FIG. 2 is a block diagram of an example of a processing system for implementing a prefetcher with a filtered prefetcher training queue in accordance with embodiments of this disclosure.

FIG. 3 is a block diagram of an example of a processing system for implementing a prefetcher with a filtered prefetcher training queue in accordance with embodiments of this disclosure.

FIG. 4 is a flowchart of an example technique for implementing a prefetcher with a filtered prefetcher training queue in accordance with embodiments of this disclosure.

FIG. 5 is a block diagram of an example of a system for facilitating generation of a circuit representation.

DETAILED DESCRIPTION OF THE INVENTION

Described herein is a system and method for implementing a prefetcher with an out-of-order filtered prefetcher training queue.

In an aspect, one or more load-store units (LSUs) send or provide demand requests to a prefetcher training queue. In some implementations, multiple demand requests are provided in one clock cycle. The prefetcher training queue determines whether a received demand request matches any of the demand request entries in the prefetcher training queue. Matching or duplicative received demand requests are filtered out and deleted. An entry in the prefetcher training queue is allocated for a new or non-duplicative received demand request. The prefetcher training queue sends or forwards a demand request entry to the prefetcher. The forwarded demand request entry is retained in the prefetcher training queue subject to a prefetcher training queue replacement algorithm. The prefetcher training queue operates, functions, or processes actions, such as, entry allocation and forwarding of the demand requests, without regard to program order. Actions are processed as input is received. That is, the prefetcher training queue implements out-of-order processing.

These and other aspects of the present disclosure are disclosed in the following detailed description, the appended claims, and the accompanying figures.

As used herein, the terminology “processor or processing system” indicates one or more processors, such as one or more special purpose processors, one or more digital signal processors, one or more microprocessors, one or more controllers, one or more microcontrollers, one or more application processors, one or more central processing units (CPU)s, one or more graphics processing units (GPU)s, one or more digital signal processors (DSP)s, one or more application specific integrated circuits (ASIC)s, one or more application specific standard products, one or more field programmable gate arrays, any other type or combination of integrated circuits, one or more state machines, or any combination thereof.

The term “circuit” refers to an arrangement of electronic components (e.g., transistors, resistors, capacitors, and/or inductors) that is structured to implement one or more functions. For example, a circuit may include one or more transistors interconnected to form logic gates that collectively implement a logical function.
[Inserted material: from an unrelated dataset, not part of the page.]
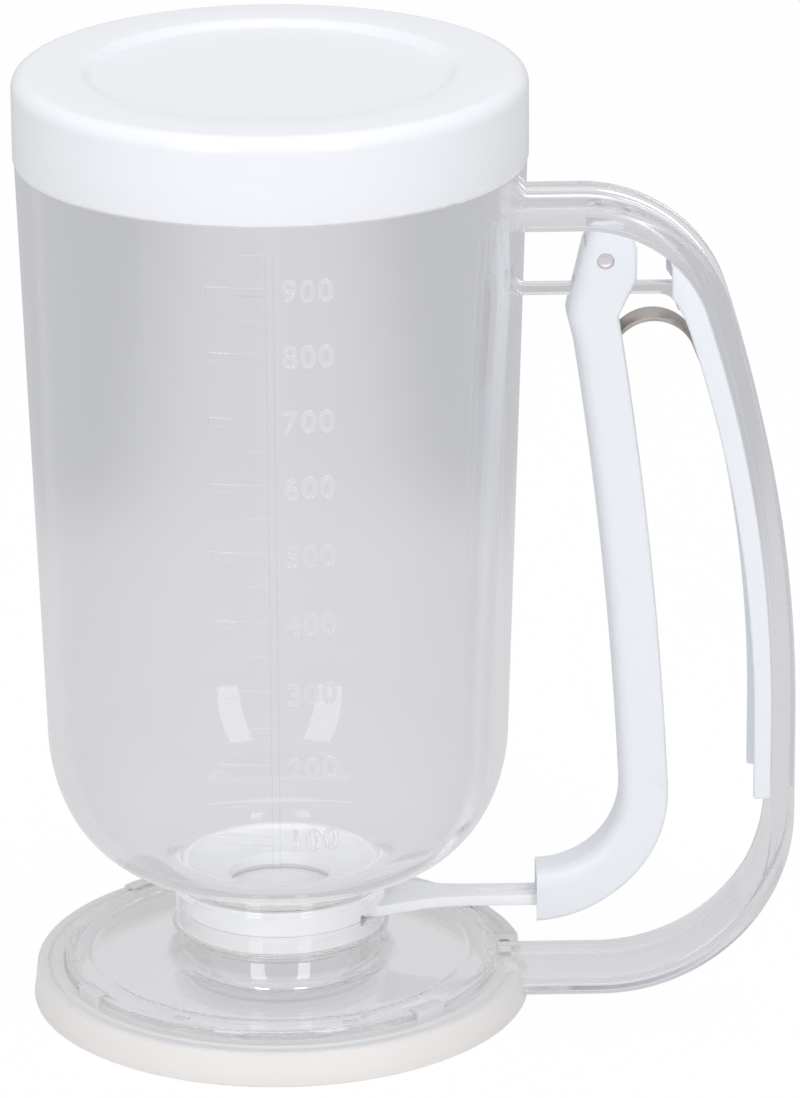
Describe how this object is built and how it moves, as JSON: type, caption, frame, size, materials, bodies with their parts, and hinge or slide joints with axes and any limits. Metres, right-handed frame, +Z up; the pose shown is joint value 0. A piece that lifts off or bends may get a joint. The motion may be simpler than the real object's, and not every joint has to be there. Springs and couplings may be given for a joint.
{
  "type": "batter dispenser",
  "caption": "Clear measuring cup on a round foot with a white lift-off lid, a loop handle and a squeeze lever that slides a gate open under the cup.",
  "frame": {"origin": "on the cup's axis, at the table under the foot ring", "axes": "+Z up along the cup's axis, +X towards the handle, -Y towards the measuring scale"},
  "size_m": [0.1566, 0.1026, 0.1976],
  "materials": {
    "lid_white": "semi-gloss moulded",
    "cup_clear": "clear moulded, raised scale",
    "foot_clear": "clear moulded",
    "foot_milky": "milky translucent moulded",
    "handle_clear": "clear moulded",
    "liner_white": "semi-gloss moulded",
    "lever_white": "semi-gloss moulded",
    "pin_steel": "turned steel",
    "spring_steel": "blued spring strip",
    "valve_white": "semi-gloss moulded",
    "seal_silicone": "silicone",
    "ring_clear": "clear moulded",
    "gate_white": "semi-gloss moulded"
  },
  "bodies": {
    "frame": {"cup": "cup_clear", "foot_plate": "foot_clear", "foot_ring": "foot_milky", "handle": "handle_clear", "grip_liner": "liner_white", "leaf_spring": "spring_steel", "valve_seat": "valve_white", "seat_seal": "seal_silicone", "gate_seal": "seal_silicone", "retaining_ring": "ring_clear"},
    "lid": {"lid": "lid_white"},
    "lever": {"lever": "lever_white", "pivot_pin": "pin_steel"},
    "gate": {"gate": "gate_white", "link_pin": "pin_steel"}
  },
  "joints": [
    {"name": "lid_lift", "type": "slide", "parent": "frame", "child": "lid", "axis": [0, 0, 1], "range_m": [0, 0.03]},
    {"name": "trigger", "type": "hinge", "parent": "frame", "child": "lever", "pos_m": [0.0664, 0, 0.1585], "axis": [0, -1, 0], "range_deg": [0, 9.7], "stiffness_Nm_per_rad": 1.5, "springref_deg": -8.59, "deforming": ["leaf_spring"]},
    {"name": "gate_slide", "type": "slide", "parent": "frame", "child": "gate", "axis": [1, 0, 0], "range_m": [0, 0.0235]}
  ],
  "couplings": [
    {"joint": "gate_slide", "follows": "trigger", "m_per_rad": 0.1386}
  ]
}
For example, the processor can be a circuit.

As used herein, the terminology “determine” and “identify,” or any variations thereof, includes selecting, ascertaining, computing, looking up, receiving, determining, establishing, obtaining, or otherwise identifying or determining in any manner whatsoever using one or more of the devices and methods shown and described herein.
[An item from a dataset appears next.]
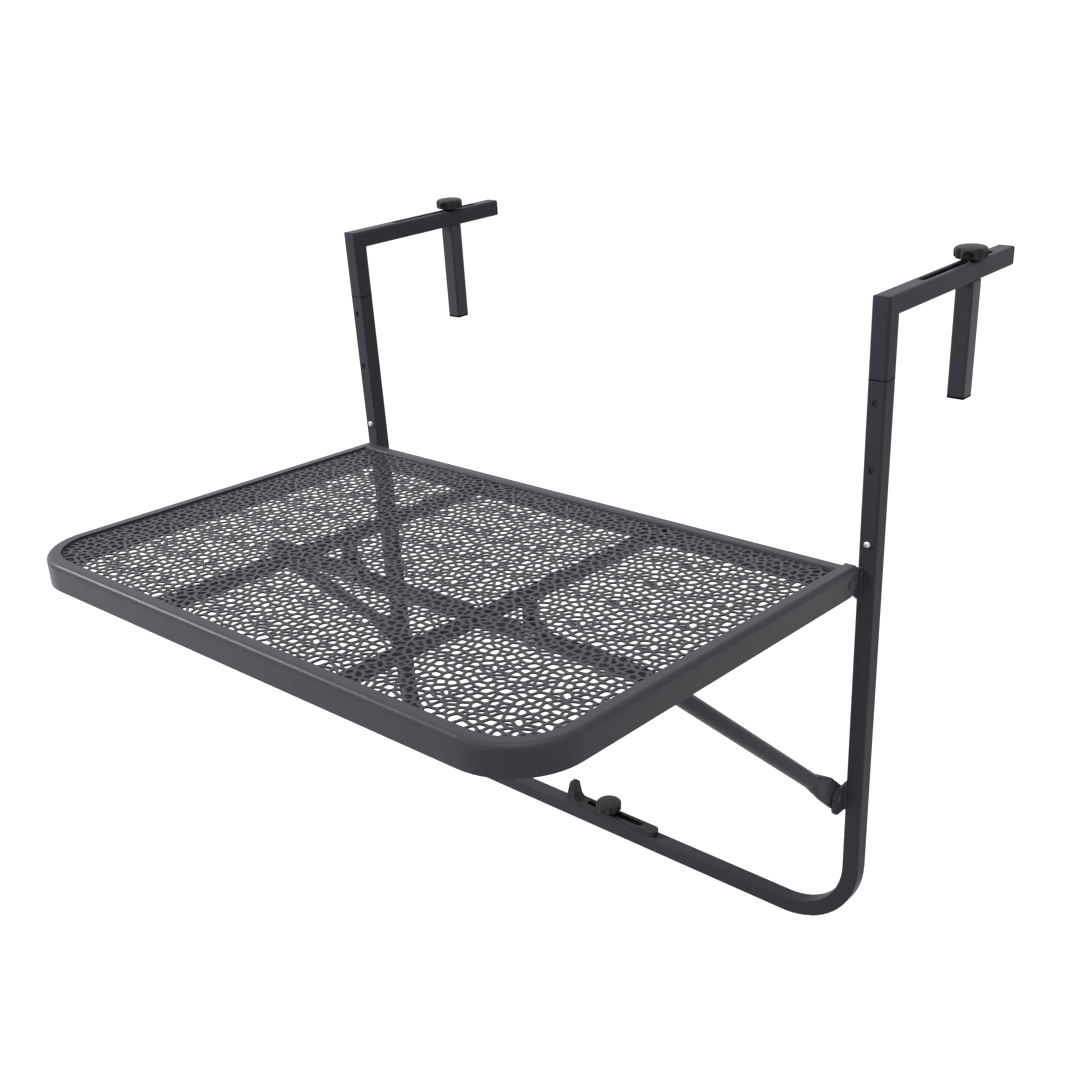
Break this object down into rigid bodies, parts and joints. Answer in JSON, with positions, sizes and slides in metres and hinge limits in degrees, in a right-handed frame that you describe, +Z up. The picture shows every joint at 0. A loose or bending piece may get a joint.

As used herein, the terminology “example,” “embodiment,” “implementation,” “aspect,” “feature,” or “element” indicates serving as an example, instance, or illustration. Unless expressly indicated, any example, embodiment, implementation, aspect, feature, or element is independent of each other example, embodiment, implementation, aspect, feature, or element and may be used in combination with any other example, embodiment, implementation, aspect, feature, or element.

As used herein, the terminology “or” is intended to mean an inclusive “or” rather than an exclusive “or.” That is, unless specified otherwise, or clear from context, “X includes A or B” is intended to indicate any of the natural inclusive permutations. That is, if X includes A; X includes B; or X includes both A and B, then “X includes A or B” is satisfied under any of the foregoing instances. In addition, the articles “a” and “an” as used in this application and the appended claims should generally be construed to mean “one or more” unless specified otherwise or clear from the context to be directed to a singular form.
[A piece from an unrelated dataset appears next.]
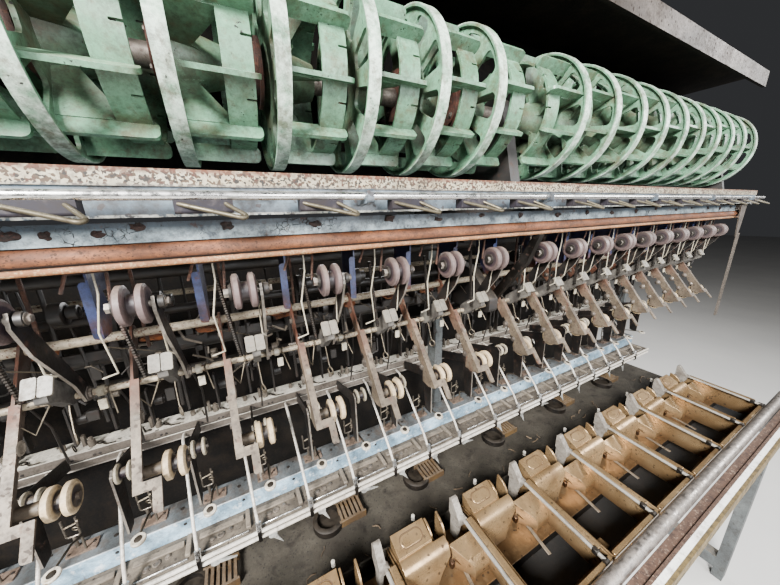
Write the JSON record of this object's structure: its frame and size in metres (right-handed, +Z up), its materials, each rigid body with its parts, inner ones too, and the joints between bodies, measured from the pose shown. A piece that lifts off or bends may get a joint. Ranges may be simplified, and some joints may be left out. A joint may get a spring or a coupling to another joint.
{
  "type": "silk reeling machine",
  "caption": "Long silk reeling machine bay with a row of green cage reels, rails, thread wheels, a blue bar and a front row of gold cocoon feeders.",
  "frame": {"origin": "on the floor under the middle of the bay", "axes": "+X along the machine, +Y from the feeders to the back, +Z up"},
  "size_m": [2.068, 0.706, 1.785],
  "materials": {
    "frame_grey": "worn grey paint",
    "bracket_grey": "dark painted casting",
    "hood_steel": "dull steel lip, black inside",
    "hood_black": "black",
    "shaft_steel": "oily steel",
    "disc_brown": "rust brown",
    "cream_rail": "flaked cream paint with rust specks",
    "grey_blue": "grey blue paint",
    "bright_steel": "bright steel",
    "dark_steel": "dark steel",
    "pale_blue": "peeling pale blue paint",
    "rusty_pipe": "orange rust",
    "worn_steel": "dull worn steel",
    "slate_blue": "slate blue paint",
    "mauve_plastic": "matt",
    "ivory_plastic": "matt, dusty",
    "grey_plastic": "matt",
    "cream_rod": "worn cream paint",
    "tan_steel": "rusty tan flat bar",
    "white_beam": "dusty white top",
    "light_blue": "light steel blue",
    "ceramic": "glazed",
    "dusty_tray": "dusty",
    "basin_dark": "dark, dusty",
    "tube_grey": "satin grey",
    "ledge_paint": "dusty brown strip and white edge",
    "gold_plastic": "glossy tan gold",
    "lever_steel": "grey white cast arm and bright rod",
    "reel_green": "worn mint green paint"
  },
  "bodies": {
    "frame": {"frame_posts": "frame_grey", "table_frame": "frame_grey", "reel_brackets": "bracket_grey", "rod_arms": "bracket_grey", "hood": "hood_steel", "back_panel": "hood_black", "reel_rail": "cream_rail", "guide_panel": "grey_blue", "lower_rail": "pale_blue", "rail_pipe": "rusty_pipe", "pipe_arm": "dark_steel", "hanging_strap": "worn_steel", "partition_plates": "slate_blue", "wheel_arms": "worn_steel", "thread_guides": "grey_plastic", "cross_rods": "cream_rod", "l_brackets": "tan_steel", "beam": "white_beam", "blue_bar": "light_blue", "stirrups": "worn_steel", "eyelets": "ceramic", "front_rods": "bright_steel", "connecting_rods": "bright_steel", "rod_tray": "dusty_tray", "basin": "basin_dark", "front_tube": "tube_grey", "front_ledges": "ledge_paint", "feeder_rails": "dark_steel"},
    "reels": {"reel_shaft": "shaft_steel", "friction_discs": "disc_brown", "reel_01": "reel_green", "reel_02": "reel_green", "reel_03": "reel_green", "reel_04": "reel_green", "reel_05": "reel_green", "reel_06": "reel_green", "reel_07": "reel_green", "reel_08": "reel_green", "reel_09": "reel_green", "reel_10": "reel_green", "reel_11": "reel_green", "reel_12": "reel_green", "reel_13": "reel_green", "reel_14": "reel_green", "reel_15": "reel_green", "reel_16": "reel_green", "reel_17": "reel_green", "reel_18": "reel_green", "reel_19": "reel_green", "reel_20": "reel_green"},
    "traverse": {"traverse_rod": "bright_steel", "guide_hooks": "dark_steel"},
    "upper_wheel_row": {"upper_wheels": "mauve_plastic"},
    "lower_wheel_row": {"lower_wheels": "ivory_plastic"},
    "small_wheel_row": {"small_wheels": "ivory_plastic"},
    "feeders": {"feeder_trays": "gold_plastic", "feeder_walls": "gold_plastic", "feeder_heads": "gold_plastic", "feeder_levers": "lever_steel", "feeder_bars": "gold_plastic"}
  },
  "joints": [
    {"name": "reels_turn", "type": "hinge", "parent": "frame", "child": "reels", "pos_m": [0, 0.015, 1.572], "axis": [1, 0, 0], "continuous": true},
    {"name": "traverse_slide", "type": "slide", "parent": "frame", "child": "traverse", "axis": [1, 0, 0], "range_m": [-0.02, 0.02]},
    {"name": "upper_wheels_turn", "type": "hinge", "parent": "frame", "child": "upper_wheel_row", "pos_m": [0, -0.073, 1.3175], "axis": [1, 0, 0], "continuous": true},
    {"name": "lower_wheels_turn", "type": "hinge", "parent": "frame", "child": "lower_wheel_row", "pos_m": [0, -0.061, 1.115], "axis": [1, 0, 0], "continuous": true},
    {"name": "small_wheels_turn", "type": "hinge", "parent": "frame", "child": "small_wheel_row", "pos_m": [0, 0.089, 1.016], "axis": [1, 0, 0], "continuous": true},
    {"name": "feeders_slide", "type": "slide", "parent": "frame", "child": "feeders", "axis": [1, 0, 0], "range_m": [-0.042, 0.13]}
  ]
}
Further, for simplicity of explanation, although the figures and descriptions herein may include sequences or series of steps or stages, elements of the methods disclosed herein may occur in various orders or concurrently. Additionally, elements of the methods disclosed herein may occur with other elements not explicitly presented and described herein. Furthermore, not all elements of the methods described herein may be required to implement a method in accordance with this disclosure. Although aspects, features, and elements are described herein in particular combinations, each aspect, feature, or element may be used independently or in various combinations with or without other aspects, features, and elements.

It is to be understood that the figures and descriptions of embodiments have been simplified to illustrate elements that are relevant for a clear understanding, while eliminating, for the purpose of clarity, many other elements found in typical processors. Those of ordinary skill in the art may recognize that other elements and/or steps are desirable and/or required in implementing the present disclosure. However, because such elements and steps do not facilitate a better understanding of the present disclosure, a discussion of such elements and steps is not provided herein.

FIG. 1 is a block diagram of an example of a processing system 1000 for implementing a prefetcher with an out-of-order filtered prefetcher training queue in accordance with embodiments of this disclosure. The processing system 1000 can implement a pipelined architecture. The processing system 1000 can be configured to decode and execute instructions of an instruction set architecture (ISA) (e.g., a RISC-V instruction set). The instructions can execute speculatively and out-of-order in the processing system 1000. The processing system 1000 can be a compute device, a microprocessor, a microcontroller, or an IP core. The processing system 1000 can be implemented as an integrated circuit. The processing system 1000 can implement the methods or techniques described herein.

The processing system 1000 includes at least one processor core 1100. The processor core 1100 can be implemented using one or more central processing unit (CPUs). Each processor core 1100 can be connected to one or more memory modules 1200 via an interconnection network 1300 and a memory controller 1400. The one or more memory modules 1200 can be referred to as external memory, main memory, backing store, coherent memory, or backing structure.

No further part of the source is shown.